Do you actually need the help of another to be free from envy, ambition? And when you do have the help of another, is there freedom? Or does freedom come only with self-knowledge? Is self-knowledge a matter of guidance, of organized help? Or are the ways of the self to be discovered from moment to moment in our daily relationships? Dependence on another, or on an organization, breeds fear, does it not?
"There may be a few who are strong enough to stand alone and combat the world, but the vast majority of us need the comforting supports of organized religion. Our lives, on the whole, are empty, dull, without much significance, and it seems better to fill this emptiness with religious beliefs, rather than to fill it with stupid amusements, or with the sophistication of worldly thoughts and desires."

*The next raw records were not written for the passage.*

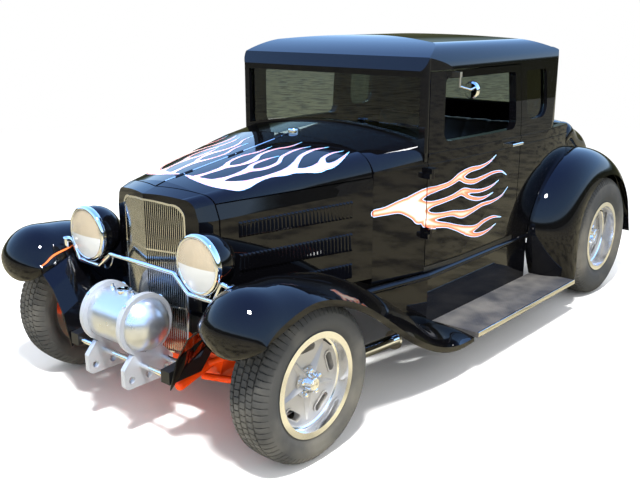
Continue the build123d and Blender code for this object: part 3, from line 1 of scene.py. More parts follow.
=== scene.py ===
"""Looks of a black street coupe of the early 1930s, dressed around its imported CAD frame.

Metres and degrees. The nose points along -Y, the car's left side is +X and z = 0 is the ground.
"""

import json
import logging
from dataclasses import dataclass, field
from enum import Enum
from math import atan2, cos, hypot, pi, radians, sin
from typing import Any, Callable, Iterable, Sequence

import bmesh
import bpy
import numpy as np
from mathutils import Matrix, Vector
from mathutils.bvhtree import BVHTree

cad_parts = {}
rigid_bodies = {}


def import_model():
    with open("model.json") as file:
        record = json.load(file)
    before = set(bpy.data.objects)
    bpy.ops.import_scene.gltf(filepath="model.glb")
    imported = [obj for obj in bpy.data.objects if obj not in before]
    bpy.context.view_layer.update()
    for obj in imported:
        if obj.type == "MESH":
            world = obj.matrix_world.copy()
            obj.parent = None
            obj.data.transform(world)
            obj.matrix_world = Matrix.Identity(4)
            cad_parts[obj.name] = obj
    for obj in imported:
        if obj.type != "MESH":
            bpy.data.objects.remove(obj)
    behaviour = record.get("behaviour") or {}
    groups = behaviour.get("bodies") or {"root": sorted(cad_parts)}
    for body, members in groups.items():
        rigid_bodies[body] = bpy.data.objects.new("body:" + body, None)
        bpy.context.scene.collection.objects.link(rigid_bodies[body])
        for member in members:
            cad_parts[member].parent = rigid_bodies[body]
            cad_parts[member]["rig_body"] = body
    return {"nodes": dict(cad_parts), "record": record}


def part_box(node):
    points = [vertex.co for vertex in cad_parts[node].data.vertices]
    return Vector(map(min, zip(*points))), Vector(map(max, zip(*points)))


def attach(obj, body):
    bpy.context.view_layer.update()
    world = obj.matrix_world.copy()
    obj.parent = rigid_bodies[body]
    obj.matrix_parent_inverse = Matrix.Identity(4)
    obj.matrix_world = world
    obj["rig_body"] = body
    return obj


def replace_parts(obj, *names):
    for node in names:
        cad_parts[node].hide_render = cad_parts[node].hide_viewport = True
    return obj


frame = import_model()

log = logging.getLogger("coupe")
logging.basicConfig(level=logging.INFO, format="%(name)s: %(message)s")

Point = tuple[float, float, float]
Colour = tuple[float, float, float, float]
Tree = bpy.types.NodeTree
Node = bpy.types.Node
Socket = bpy.types.NodeSocket
MM = 0.001
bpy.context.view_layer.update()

# A wave texture's own scale times its wavelength in metres
WAVE_SCALE = 0.314


class Side(Enum):
    """The two sides of the car, as the sign of X."""

    LEFT = 1
    RIGHT = -1

    @property
    def word(self) -> str:
        """The side's name as the frame's nodes spell it."""
        return self.name.lower()


def linear(hex_colour: str, alpha: float = 1.0) -> Colour:
    """Turns an sRGB hex colour into Blender's linear colour.

    Args:
        hex_colour: Six hex digits after a hash sign.
        alpha: The fourth value.

    Returns:
        Linear red, green, blue and alpha.
    """
    channels = [int(hex_colour[i:i + 2], 16) / 255 for i in (1, 3, 5)]
    r, g, b = (c / 12.92 if c <= 0.04045 else ((c + 0.055) / 1.055) ** 2.4 for c in channels)
    return r, g, b, alpha


def add_node(
    tree: Tree, kind: str, settings: dict[Any, Any] | None = None, links: dict[Any, Any] | None = None
) -> Node:
    """Adds one node with its settings and links.

    Args:
        tree: The tree that the node goes into.
        kind: The node's Blender type.
        settings: Properties by name, or values of inputs by input name or number.
        links: Output sockets by the name or number of the input that they feed.

    Returns:
        The new node.
    """
    node = tree.nodes.new(kind)
    for name, value in (settings or {}).items():
        if isinstance(name, str) and hasattr(node, name):
            setattr(node, name, value)
        else:
            node.inputs[name].default_value = value
    for name, socket in (links or {}).items():
        tree.links.new(socket, node.inputs[name])
    return node


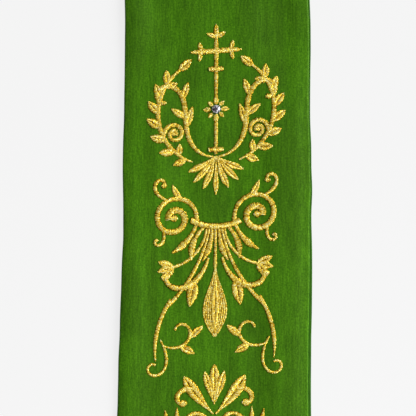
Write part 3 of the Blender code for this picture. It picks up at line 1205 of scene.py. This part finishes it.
def make_stage():
    made = bmesh.new()
    bmesh.ops.create_grid(made, x_segments=1, y_segments=1, size=FLOOR_SIZE / 2)
    mesh = mesh_from("floor", made)
    mesh.materials.append(lit_table())
    floor = linked("floor", mesh)
    floor.location.z = cad_box[0].z - FLOOR_BELOW


def make_lights():
    world = bpy.data.worlds.new("studio")
    bpy.context.scene.world = world
    world.use_nodes = True
    background = world.node_tree.nodes["Background"]
    background.inputs["Color"].default_value = colour("FFFFFF")
    background.inputs["Strength"].default_value = WORLD_STRENGTH
    sun = bpy.data.lights.new("key", "SUN")
    sun.energy = KEY["energy"]
    sun.angle = math.radians(KEY["spread"])
    key = linked("key", sun)
    key.rotation_euler = Vector(KEY["towards"]).to_track_quat("Z", "Y").to_euler()

    low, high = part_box("left_crystal")
    foot = (low + high) / 2 + Vector((-VIEW_OUTWARD, VIEW_ABOVE_CRYSTAL - VIEW_SIZE / 2, 0))
    window = bpy.data.lights.new("window", "AREA")
    window.energy = WINDOW["energy"]
    window.size = WINDOW["size"]
    low_light = linked("window", window)
    low_light.location = foot + Vector(WINDOW["from_foot"])
    low_light.rotation_euler = (low_light.location - foot).to_track_quat("Z", "Y").to_euler()


def make_camera():
    low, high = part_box("left_crystal")
    middle = (low + high) / 2
    data = bpy.data.cameras.new("camera")
    data.sensor_width = SENSOR
    data.lens = SENSOR * CAMERA_HEIGHT / VIEW_SIZE
    camera = linked("camera", data)
    camera.location = (middle.x - VIEW_OUTWARD, middle.y + VIEW_ABOVE_CRYSTAL, CAMERA_HEIGHT)
    bpy.context.scene.camera = camera
    bpy.context.scene.view_settings.view_transform = "Standard"


def main():
    make_stage()
    make_lights()
    make_camera()
    face_material = slub_dupion()
    lining_material = shade_darkened_lining()
    thread = gold_thread()
    crystal = crystal_with_painted_reflections()
    tree = satin_tree()
    stitch = plain_stitch()
    for side_name in SIDES:
        lining, lining_points = make_lining(side_name, lining_material)
        face, face_points = make_face(side_name, face_material)
        cloth = BVHTree.FromObject(face, bpy.context.evaluated_depsgraph_get())
        embroidery = make_embroidery(side_name, cloth, tree, stitch, thread)
        stone = make_crystal(side_name, cloth, crystal)
        finish_cloth(lining, side_name + "_lining")
        finish_cloth(
            face, side_name + "_face"
        )
    bpy.data.objects.remove(stitch)


main()
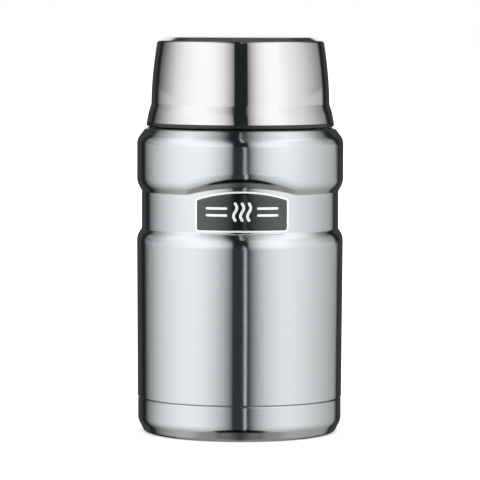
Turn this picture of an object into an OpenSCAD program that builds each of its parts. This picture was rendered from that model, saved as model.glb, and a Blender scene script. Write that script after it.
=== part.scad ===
// Insulated food jar: a vacuum-walled steel jar with a screw stopper, and a steel serving cup
// that screws down over the stopper.  The jar stands on the XY plane, its axis is +Z and its
// badge faces -Y.  Heights are measured up from the table.

/* [Jar outside] */
// Diameter of the upper band and of the top of the lower body
body_d = 104; // [102:0.5:110]
// How much narrower the lower body is just above the base seam than at its top
body_taper = 1; // [0.4:0.1:3]
// Radial depth of the waist between the band and the lower body
waist_depth = 2.4; // [1.8:0.1:3]
// Height of the seam between the body and the base cap
seam_z = 17.9; // [16:0.1:20]
// Height of the waist's lower edge
waist_low_z = 103.2; // [98:0.1:106]
// Height of the waist
waist_h = 18.8; // [17:0.1:22]
// Height over which the lower body's rounded top runs in to the waist
lower_slope_h = 3.3; // [2.8:0.1:4]
// Height over which the lower body draws in gently just below that slope
ease_h = 3.4; // [3:0.1:5]
// Height over which the band's lower edge runs in to the waist
band_slope_h = 4.7; // [3.5:0.1:5.5]
// Height of the flat ledge that the cup comes down to
ledge_z = 153.7; // [153:0.1:156]
// Height of the sloping shoulder below the ledge
shoulder_h = 6; // [5:0.1:7.5]
// Thickness of the outer steel sheet
steel_t = 0.5; // [0.45:0.05:0.7]

/* [Arch over the badge] */
// Rise of the arch above the waist's upper edge
arch_rise = 3.1; // [2:0.1:4]
// Width of the arch where it leaves the waist's upper edge
arch_w = 53.4; // [50:0.1:56]

/* [Neck and vessel] */
// Inside diameter of the mouth
mouth_d = 69.2; // [66:0.2:70]
// Inside diameter of the vessel below the mouth
vessel_d = 82; // [76:0.5:88]
// Height of the vessel's inside floor
vessel_floor_z = 20; // [19:0.5:26]
// Bend radius between the vessel's wall and its floor
vessel_corner_r = 8; // [6:0.5:10]
// Thickness of the vessel's steel sheet
vessel_t = 0.4; // [0.35:0.05:0.6]
// Free gap between the two walls of the neck
neck_gap = 2.5; // [2:0.1:2.8]
// Height of the lip above the ledge
neck_h = 18.3; // [18:0.1:21]

/* [Screw threads] */
// Rise of a thread in one turn
lead = 8; // [7:0.5:9]
// Number of thread starts
starts = 2; // [1:1:2]
// Height of a ridge above its wall
ridge_h = 1; // [0.8:0.05:1.1]
// Width of a ridge at its wall
ridge_base_w = 1.8; // [1.5:0.1:2]
// Width of a ridge at its crest
ridge_crest_w = 0.8; // [0.6:0.1:1]
// Radial gap between a ridge's crest and the facing wall
ridge_gap = 0.4; // [0.35:0.05:0.5]
// Axial gap between the loaded flanks of two ridges
flank_gap = 0.25; // [0.15:0.05:0.3]
// Turns of the neck's ridges
neck_turns = 1.2; // [1:0.05:1.25]
// Turns of the stopper's inner ridges
stopper_turns = 0.7; // [0.5:0.05:0.9]
// Turns of the ridges that hold the cup
cup_turns = 0.6; // [0.4:0.05:0.7]

/* [Stopper] */
// Thickness of the stopper's skirt behind its outer ridges
skirt_t = 1.9; // [1.7:0.1:2.2]
// Depth of the plug below the lip
plug_depth = 14; // [10:0.5:16]
// Thickness of the plug's wall and floor
plug_t = 1.6; // [1.2:0.1:2]
// Radial gap between the plug and the mouth
plug_gap = 0.6; // [0.4:0.1:0.8]
// Thickness of the seal that rests on the lip
seal_t = 2; // [1.6:0.1:2.4]
// Thickness of the stopper above its seal
stopper_cap_h = 2.8; // [2.4:0.1:3.4]
// Number of grip flutes round the stopper's top
flutes = 30; // [20:1:40]
// Depth of a grip flute
flute_depth = 0.5; // [0.3:0.05:0.7]
// Thickness of the cover over the stopper's foam
cover_t = 1.6; // [1.4:0.1:2]
// Diameter of the shallow dish in the stopper's cover
cover_dish_d = 54; // [40:1:60]

/* [Cup] */
// Height of the cup from its rim ring to its top
cup_h = 45; // [44:0.5:50]
// Thickness of the cup's polished steel
cup_t = 0.5; // [0.4:0.05:0.7]
// Thickness of the plastic bowl inside the cup
liner_t = 1.3; // [1.1:0.1:1.4]
// Gap between the plastic bowl and the steel at the cup's narrow waist
liner_gap = 0.4; // [0.3:0.05:0.7]
// How far the cup flares out from its narrow waist to its rim
flare = 2.25; // [2.1:0.05:2.6]
// Height of the cup's flare
flare_h = 9.2; // [8.8:0.1:11]
// How far the cup draws in from its narrow waist to its top corner
draw_in = 3; // [2:0.1:3.5]
// Diameter of the flat on the cup's top
cup_flat_d = 74; // [66:1:76]
// Height of the sloping edge round the cup's top
cup_edge_h = 2.3; // [1.5:0.1:2.5]
// Air gap above the bowl's floor
bowl_air_h = 3.6; // [3:0.1:5]
// Height of the soft rim ring
ring_h = 2; // [1.8:0.1:2.4]

/* [Base] */
// Height of the sloping foot of the base cap
foot_slope_h = 6.3; // [5.5:0.1:7]
// How far the sloping foot runs in
foot_slope_run = 2.9; // [2:0.1:3.5]
// Width of the ring that the jar stands on
stand_w = 4.4; // [3.5:0.1:6]
// Depth of the recess under the jar
under_recess = 1.6; // [1:0.1:2]
// Thickness of the vacuum envelope's bottom
bottom_t = 0.6; // [0.5:0.05:0.9]
// Height of the vacuum envelope's bottom
bottom_z = 6.2; // [5:0.1:7]
// Diameter of the getter pill
getter_d = 8; // [6:0.5:10]

/* [Badge] */
// Gap between the badge and each end of the arch
badge_side_gap = 3.7; // [2:0.1:6]
// Gap between the badge and the waist's lower edge
badge_low_gap = 0.4; // [0.4:0.1:2]
// Gap between the badge's middle and the arch
badge_high_gap = 1.3; // [1:0.1:4]
// Rise of the badge's arched top
badge_rise = 3.9; // [3:0.1:5]
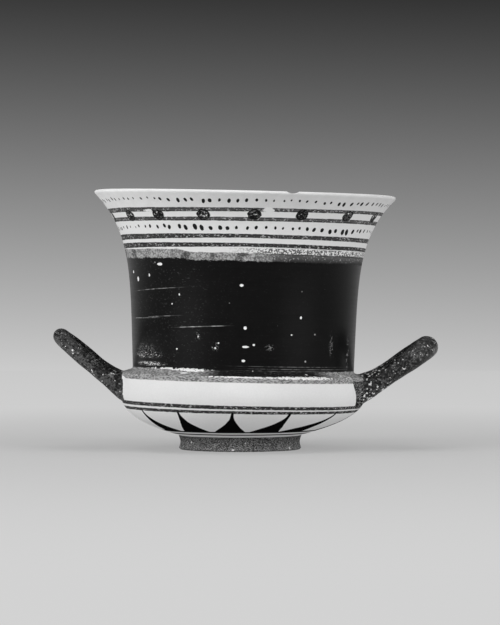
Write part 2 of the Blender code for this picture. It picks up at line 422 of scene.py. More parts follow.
def soften_joins(mesh):
    """Smears the clay where the loops meet the shoulder into a small hollow fillet."""
    form = bmesh.new()
    form.from_mesh(mesh)
    bmesh.ops.triangulate(form, faces=[f for f in form.faces if len(f.verts) > 4])
    for _ in range(2):
        close = near_join(form)
        wide = [e for e in form.edges if e.calc_length() > FILLET_EDGE]
        wide = [e for e in wide if set(e.verts) & close.keys()]
        bmesh.ops.subdivide_edges(form, edges=wide, cuts=1, use_grid_fill=False)
        bmesh.ops.triangulate(form, faces=[f for f in form.faces if len(f.verts) > 4])
    bmesh.ops.dissolve_degenerate(form, dist=NO_LENGTH, edges=form.edges)
    bmesh.ops.triangulate(form, faces=[f for f in form.faces if len(f.verts) > 4])
    close = near_join(form)
    for _ in range(FILLET_ROUNDS):
        moved = {}
        for vertex, far in close.items():
            around = [edge.other_vert(vertex).co for edge in vertex.link_edges]
            mean = sum(around, Vector()) / len(around)
            moved[vertex] = vertex.co.lerp(mean, FILLET_PULL * (1.0 - far / FILLET_REACH))
        for vertex, place in moved.items():
            vertex.co = place
    form.to_mesh(mesh)
    form.free()


def note_wheel_places(mesh):
    """Stores each vertex's wheel coordinates, in millimetres, for the paint to be laid out in."""
    places = []
    for vertex in mesh.vertices:
        places += list(unsettled(vertex.co) / MM)
    mesh.attributes.new("wheel", "FLOAT_VECTOR", "POINT").data.foreach_set("vector", places)


def make_cup():
    outside = foot_outline() + body_outline(0.0)
    lip = lip_outline()
    inside = list(reversed(body_outline(1.0)[::2])) + floor_outline()
    outline = outside + lip + inside
    zones = [UNDERSIDE] * UNDERSIDE_STRIPS + [BOWL] * (FOOT_STEPS + BOWL_STEPS)
    zones += [WALL] * (len(outside + lip) - 1 - len(zones)) + [INSIDE] * len(inside)
    cup = turned("painted_cup", outline, TURN_STEPS, zones)
    mid_wall = body_outline(0.5)
    closed = [point(0.0, mid_wall[0].y)] + mid_wall + [point(0.0, mid_wall[-1].y)]
    core = turned("core_cutter", closed, CORE_STEPS)
    left = handle(
        "left_loop", -1, LEFT_HEIGHT, LEFT_CANT, LEFT_REACH, LEFT_ARM_RADIUS, LEFT_END_RADIUS,
        LEFT_ROOT_GAIN, LEFT_ROOT_LIFT,
    )
    right = handle(
        "right_loop", 1, RIGHT_HEIGHT, RIGHT_CANT, RIGHT_REACH, RIGHT_ARM_RADIUS, RIGHT_END_RADIUS,
        RIGHT_ROOT_GAIN, RIGHT_ROOT_LIFT,
    )
    chip = chip_cutter()
    for loop in (left, right):
        combine(loop, core, "DIFFERENCE")
        combine(cup, loop, "UNION")
    combine(cup, chip, "DIFFERENCE")
    depsgraph = bpy.context.evaluated_depsgraph_get()
    mesh = bpy.data.meshes.new_from_object(cup.evaluated_get(depsgraph))
    cup.modifiers.clear()
    cup.data = mesh
    for helper in (core, left, right, chip):
        bpy.data.objects.remove(helper)
    soften_joins(mesh)
    note_wheel_places(mesh)
    low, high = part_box("cup")
    own = [vertex.co.x for vertex in mesh.vertices]
    shift = (low[0] + high[0]) / 2 - (min(own) + max(own)) / 2
    mesh.transform(Matrix.Translation((shift, 0.0, 0.0)))
    for vertex in mesh.vertices:
        vertex.co = [min(max(value, low[axis]), high[axis]) for axis, value in enumerate(vertex.co)]
    mesh.shade_smooth()
    mesh.set_sharp_from_angle(angle=SHARP_ANGLE)
    return cup, shift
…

In filling that emptiness with religious beliefs, you have filled it with words, haven't you? "We are supposed to be educated people," said the balding one. "We have been to college, we have fairly good jobs, and all the rest of it. Moreover religion has always been of the deepest interest to us. But I see now that what we considered to be religion is not religion at all. On the other hand, to break out of this prison of the collective requires more energy and understanding than most of us possess; so what are we to do? If we left the religious organization to which we belong, we would feel lost, and sooner or later we would pick up another belief with which to deceive ourselves and fill our own emptiness. The attraction of the old way is strong, and we lazily follow it. But in talking all this over, certain things have become clear to me as never before; and perhaps that very clarity will produce its own action."